My coop is not totally done yet (I put pictures down in the coop section) basically we still have a tarp over the roof and have to get the shingles on, and the siding on two sides one of which is the chicken door side. The chickens right now can come and go through the big double doors in the front of the coop but the chicken door has a piece of plywood over it to keep critters out until the actual door is there.

Yesterday we had a risk of severe thunderstorms so I kept chickens in their coop as I was concerned about the wind if we did have severe storms. Today it is raining pretty hard. I don't really want them in their coop for another day but I am concerned about weather as I can't leave the big front doors open if its pouring out as the inside of the coop will get soaked... They can get under the coop to get out of the rain if they want but they won't be able to get in the chicken door until at least this weekend.. (hope springs eternal) thus they won't have access to their coop if I let them out. 

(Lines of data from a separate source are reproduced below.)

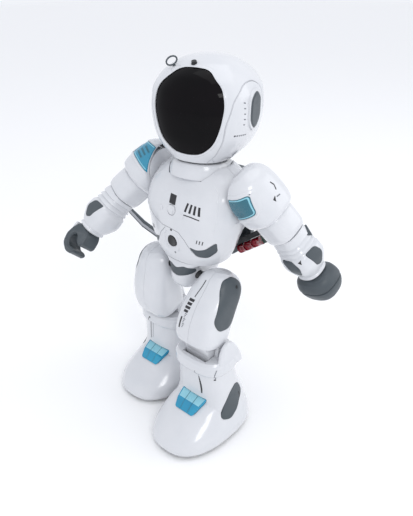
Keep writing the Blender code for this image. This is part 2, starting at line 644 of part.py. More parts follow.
HAND_OUTLINE = (
    (-8, 0), (-13, -8), (-14.5, -18), (-10, -27), (0, -30.5), (8, -28.5), (10.5, -23.5), (5.5, -22.5), (0, -24),
    (-6, -21), (-7, -15), (-3.5, -10.5), (1, -11.5), (5, -16), (10.5, -17), (13.5, -13), (11.5, -5), (8, 0),
)


CLOSED_HAND = (
    (0, 0, 11, 11, 11, 2.4), (-3, 0, 17, 16, 16, 2.6), (-11.5, 0, 19, 17.5, 17.5, 2.8), (-12, 0, 17.6, 16.2, 16.2, 2.8),
    (-13.2, 0, 17.6, 16.2, 16.2, 2.8), (-13.7, 0, 18.6, 17, 17, 2.8), (-21, 0, 16.6, 15, 15, 2.7),
    (-26, 0, 12, 11, 11, 2.5), (-28, 0, 7, 6.5, 6.5, 2.3),
)


def build_closed_hand(word, elbow):
    """A hand with its fingers folded in, a groove running round it under the flared cuff."""
    frame = axis_empty(word + "_hand_frame", elbow, (0, 0, -44.8))
    loft(word + "_hand", CLOSED_HAND, GREY, frame, segments=20)


def build_gripping_hand(side, word, elbow):
    """A curled hand whose fingers and thumb leave a round grip between them."""
    frame = axis_empty(word + "_hand_frame", elbow, (0, 0, -44.8))
    outline = [Vector((-x * side, z)) for x, z in HAND_OUTLINE]
    hand = prism(word + "_hand", rounded_outline(outline, 3, 1), "XZ", -9.5, 9.5, GREY, frame)
    soften(hand, 2.0, 1, 50)
    plate = [(-3, 0, 2, 7.5, 7.5, 3), (-8, 0, 2, 8.5, 8.5, 3), (-19, 0, 2, 8, 8, 3), (-23, 0, 2, 6, 6, 3)]
    place = axis_empty(word + "_knuckle_place", frame, (side * 15.6, 0, 0), (0, side * 16, 0))
    loft(word + "_knuckle_plate", plate, WHITE, place, segments=16)
    boolean(hand, loft(word + "_knuckle_seat", plate, None, place, True, grow=GAP, lift=(GAP, -GAP),
                       segments=16))


# ---- legs ---------------------------------------------------------------------------------------------------
THIGH_PAD = ((-12, 8), (0, 11), (9, 5), (5, -25), (-4, -34), (-18, -35), (-25, -27), (-18, -6))
ANKLE_PAD = ((6, 54), (13, 49), (15, 40), (4, 29), (-9, 25), (-19, 29), (-12, 39), (-4, 48))
INSTEP = ((-15, 45), (15, 45), (11, 33.5), (-11, 33.5))
KNEE_BLOCK = ((8, -6), (8, 24), (-22.5, 24), (-22.5, 3.5), (-15.5, -8), (0, -9))
KNEE_PLATE = ((-17, 76), (-15, 96), (-9, 105), (-1, 108), (8, 107), (14, 99), (17, 76))


def build_leg(side, word):
    """One leg: thigh shells that swing at the hip, and a boot that stays level on the knee."""
    lean = STRIDE * side
    hip = axis_empty(word + "_hip_axis", None, (side * HIP_X, HIP_Y, HIP_Z), (-lean, 0, 0))
    shape = {"segments": 20, "steps": 1}
    cavity = loft(word + "_thigh_hollow", THIGH, None, hip, True, grow=-WALL, lift=(-WALL, -4), **shape)
    halves = {}
    for half, low, high in (("outer", 0.15, 60), ("inner", -60, -0.15)):
        shell = loft(f"{word}_{half}_thigh_shell", THIGH, WHITE, hip, **shape)
        boolean(shell, cavity)
        boolean(shell, box(f"{word}_{half}_thigh_side", *zip(side_range(side, low, high), (-60, 60), (-90, 40)),
                           None, hip, True), "INTERSECT")
        halves[half] = shell
    boolean(halves["inner"], cylinder(word + "_hip_bore", (-60, 0, 0), (60, 0, 0), 4.4, None, hip, True,
                                      segments=12))
    surface_plate(word + "_thigh_pad", halves["outer"], THIGH, rounded_outline(THIGH_PAD, 5, 2), "YZ",
                  side_range(side, 8, 60), GREY, hip, 0.0, 1.4, **shape)
    for half in halves.values():
        boolean(half, cylinder(word + "_knee_relief", (-18.4, 0, -THIGH_LENGTH), (18.4, 0, -THIGH_LENGTH), 9.4, None,
                               hip, True, segments=20))
    block = [Vector((y, z - THIGH_LENGTH)) for y, z in KNEE_BLOCK]
    boolean(halves["inner"], prism(word + "_knee_block", block, "YZ", -13.5, 13.5, None, hip, True), "UNION")
    boolean(halves["outer"], prism(word + "_knee_gap", grown_outline(block, GAP), "YZ", -13.8, 13.8, None, hip,
                                   True))
    boolean(halves["inner"], cylinder(word + "_knee_bore", (-17, 0, -THIGH_LENGTH), (17, 0, -THIGH_LENGTH), 3.4,
                                      None, hip, True, segments=12))
    knee = axis_empty(word + "_knee_axis", hip, (0, 0, -THIGH_LENGTH), (lean, 0, 0))
    build_boot(side, word, knee)


def knee_height():
    return HIP_Z - THIGH_LENGTH * cos(radians(STRIDE))


def build_boot(side, word, knee):
    """Boot shell with collar, instep piece, ankle pad, sole and wheels, in a frame on the ground."""
    boot = axis_empty(word + "_boot_frame", knee, (0, 0, -knee_height()))
    shape = {"segments": 24, "steps": 1}
    shell = loft(word + "_boot_shell", FOOT, WHITE, boot, **shape)
    boolean(shell, loft(word + "_shin", SHIN, None, boot, True, **shape), "UNION")
    pivot = knee_height()
    collar_rows = [(71, -4, 25, 18, 19, 2.8), (76.5, -4.5, 28, 22.5, 22, 2.8), (84.5, -4.5, 28, 22.5, 22, 2.8),
                   (87.9, -4, 26.2, 20.8, 20.5, 2.8)]
    boolean(shell, loft(word + "_knee_collar", collar_rows, None, boot, True, **shape), "UNION")
    boolean(shell, loft(word + "_foot_hollow", FOOT, None, boot, True, grow=-WALL, lift=(-4, -WALL), **shape))
    boolean(shell, loft(word + "_shin_hollow", [(18, -4, 28, 28, 32, 2.5), (40, -3, 26, 17, 27, 2.8),
                                                (58, -4, 24, 16.8, 20.8, 2.8), (84.2, -4, 22.8, 17.4, 17, 2.8)],
                        None, boot, True, **shape))
    boolean(shell, box(word + "_knee_slot", (-14, -21, 60), (14, 12.6, 95), None, boot, True))
    ear = [Vector(p) for p in ((-10, 81.3), (-8.6, pivot + 1), (-6, pivot + 6.2), (0, pivot + 8.4),
                               (6, pivot + 6.2), (8.6, pivot + 1), (10, 81.3))]
    for sign, tag in ((-1, "inner"), (1, "outer")):
        boolean(shell, prism(f"{word}_{tag}_knee_ear", ear, "YZ", *side_range(sign, 14.2, 18.1), parent=boot,
                             cutter=True), "UNION")
    plate = rounded_outline(KNEE_PLATE, 5, 2)
    boolean(shell, soften(prism(word + "_knee_plate", plate, "YZ", *side_range(side, 22.6, 26.9), parent=boot,
                                cutter=True), 1.2, 1), "UNION")
    boolean(shell, cylinder(word + "_knee_pin", (-16, 0, pivot), (16, 0, pivot), 3.0, None, boot, True,
                            segments=12), "UNION")

    instep = rounded_outline(INSTEP, 2, 2)
    surface_instep(word, shell, instep, boot)
    ankle = rounded_outline(ANKLE_PAD, 4, 2)
    ankle_host = union_height_table()
    surface_plate(word + "_ankle_pad", shell, ankle_host, ankle, "YZ", side_range(side, 12, 60), GREY, boot,
                  -0.4, 1.6, **shape)
    build_sole(word, boot, shell)


def union_height_table():
    """Outer shape of the boot at the ankle, where the foot runs into the shin."""
    return ((12, -8, 36.5, 56, 45.5, 2.35), (24, -7, 34, 49, 42, 2.25), (32, -5, 30.6, 30, 36, 2.5),
            (42, -3, 28.5, 19.5, 30, 2.8), (58, -4, 26.5, 19, 23, 2.8), (74, -4, 26, 19.5, 20, 2.8))


def surface_instep(word, shell, outline, boot):
    """Faceted block on the front of the ankle, seated in a pocket of the boot."""
    wedge = prism(word + "_instep_insert", outline, "XZ", -44, -17, BLUE, boot)
    for tag, tilt in (("lower", -46), ("upper", -64)):
        slope = axis_empty(f"{word}_instep_{tag}_slope", boot, (0, -31.2, 39.8), (tilt, 0, 0))
        boolean(wedge, box(f"{word}_instep_{tag}_cut", (-40, -60, -60), (40, 0, 60), None, slope, True))
    soften(wedge, 0.7, 1, 30)
    boolean(shell, prism(word + "_instep_pocket", grown_outline(outline, GAP), "XZ", -70, -16.6, parent=boot,
                         cutter=True))


def build_sole(word, boot, shell):
    """Sole plate with two wheels on one axle under the heel."""
    sole_rows = [(0, -8, 31, 51, 40, 2.5), (2.6, -8, 33, 53, 42, 2.5)]
    sole = loft(word + "_sole_plate", sole_rows, GREY, boot, segments=24)
    wheel_axis = axis_empty(word + "_wheel_axis", boot, (0, 14, 6.0))
    wheels = cylinder_mesh((-19, 0, 0), (19, 0, 0), 1.5, 10)
    wheel_set = mesh_object(word + "_wheels", wheels, RUBBER, wheel_axis)
    for x in (-16, 12):
        boolean(wheel_set, cylinder(f"{word}_wheel_{x}", (x, 0, 0), (x + 4, 0, 0), 6.0, None, wheel_axis, True,
                                    segments=20), "UNION")
        boolean(sole, box(f"{word}_wheel_slot_{x}", (x - 0.8, 6.5, -2), (x + 4.8, 21.5, 5), None, boot, True))
    boolean(sole, box(word + "_axle_slot", (-20, 11.5, 2), (20, 16.5, 5), None, boot, True))


# ---- assembly -----------------------------------------------------------------------------------------------
def build():
    head_axis = axis_empty("head_axis", None, (0, NECK_Y, NECK_Z), (0, HEAD_ROLL, HEAD_TURN))
    build_head(head_axis)
    build_torso()
    build_pelvis()
    build_insides()
    build_backpack()
    for side, word in SIDES:
        build_arm(side, word)
        build_leg(side, word)
    bpy.context.view_layer.update()


build()
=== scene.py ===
"""Looks of the walking toy robot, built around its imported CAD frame.

Lengths are in millimetres and angles in degrees until a piece is finished.
+X is the robot's left, -Y its front.
"""
import json
from math import sin, cos, pi, radians, copysign

import bpy
import bmesh
from mathutils import Matrix, Vector
from mathutils.bvhtree import BVHTree

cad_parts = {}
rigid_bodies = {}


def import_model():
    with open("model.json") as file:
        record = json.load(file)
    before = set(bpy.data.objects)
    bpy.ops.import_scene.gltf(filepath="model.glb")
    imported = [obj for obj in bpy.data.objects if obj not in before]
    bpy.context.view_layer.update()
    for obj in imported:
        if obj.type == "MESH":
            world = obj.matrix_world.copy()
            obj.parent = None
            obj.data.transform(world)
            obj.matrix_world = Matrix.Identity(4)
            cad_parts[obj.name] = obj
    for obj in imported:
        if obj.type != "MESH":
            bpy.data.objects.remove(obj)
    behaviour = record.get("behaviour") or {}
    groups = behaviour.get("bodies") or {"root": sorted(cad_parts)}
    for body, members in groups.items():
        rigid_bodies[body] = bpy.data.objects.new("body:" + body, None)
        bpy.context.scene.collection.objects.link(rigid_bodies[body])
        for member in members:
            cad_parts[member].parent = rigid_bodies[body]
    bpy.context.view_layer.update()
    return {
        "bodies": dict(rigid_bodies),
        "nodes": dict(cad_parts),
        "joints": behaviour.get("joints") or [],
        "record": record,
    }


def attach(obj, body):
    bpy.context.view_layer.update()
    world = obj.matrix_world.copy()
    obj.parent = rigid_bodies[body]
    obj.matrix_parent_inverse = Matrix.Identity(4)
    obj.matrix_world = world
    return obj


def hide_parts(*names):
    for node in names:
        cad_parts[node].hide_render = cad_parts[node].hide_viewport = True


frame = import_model()
BODY_OF = {node: body for body, nodes in frame["record"]["behaviour"]["bodies"].items() for node in nodes}

MM = 0.001
GAP = 0.3
FINER = 3                          # every section has this many times the points of the CAD frame's
STEPS = 4                          # sections added between two rows of a table

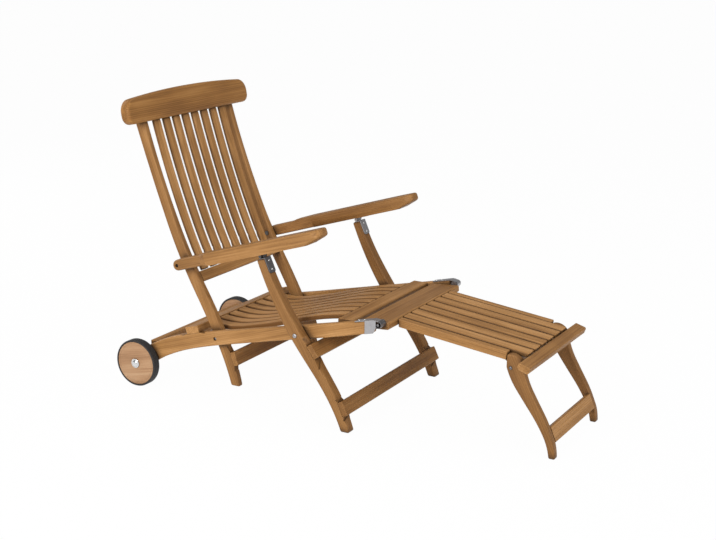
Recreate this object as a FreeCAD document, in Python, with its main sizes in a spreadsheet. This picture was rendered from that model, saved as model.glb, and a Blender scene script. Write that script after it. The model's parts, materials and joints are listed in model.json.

So the question is... would you let them out or keep them in. they are young still at about 7 weeks of age. 

thoughts please


----------



## Apyl (Jun 20, 2012)

Personally I would not put them out in the pouring rain at 7 weeks old. At this age they will get soaked , catch a chill, and possibly get sick or die. I would either keep them indoors for a couple days or figure out somewhere else to enclose them for a couple days.


----------



## Shalva (Jun 21, 2012)

thank you that was what my brain was thinking... but I wanted to be sure... I would be less concerned if they had access to the dry coop but until that door is done... 

thanks so much... looks like chickens will be in another day... maybe I should rent them a movie


----------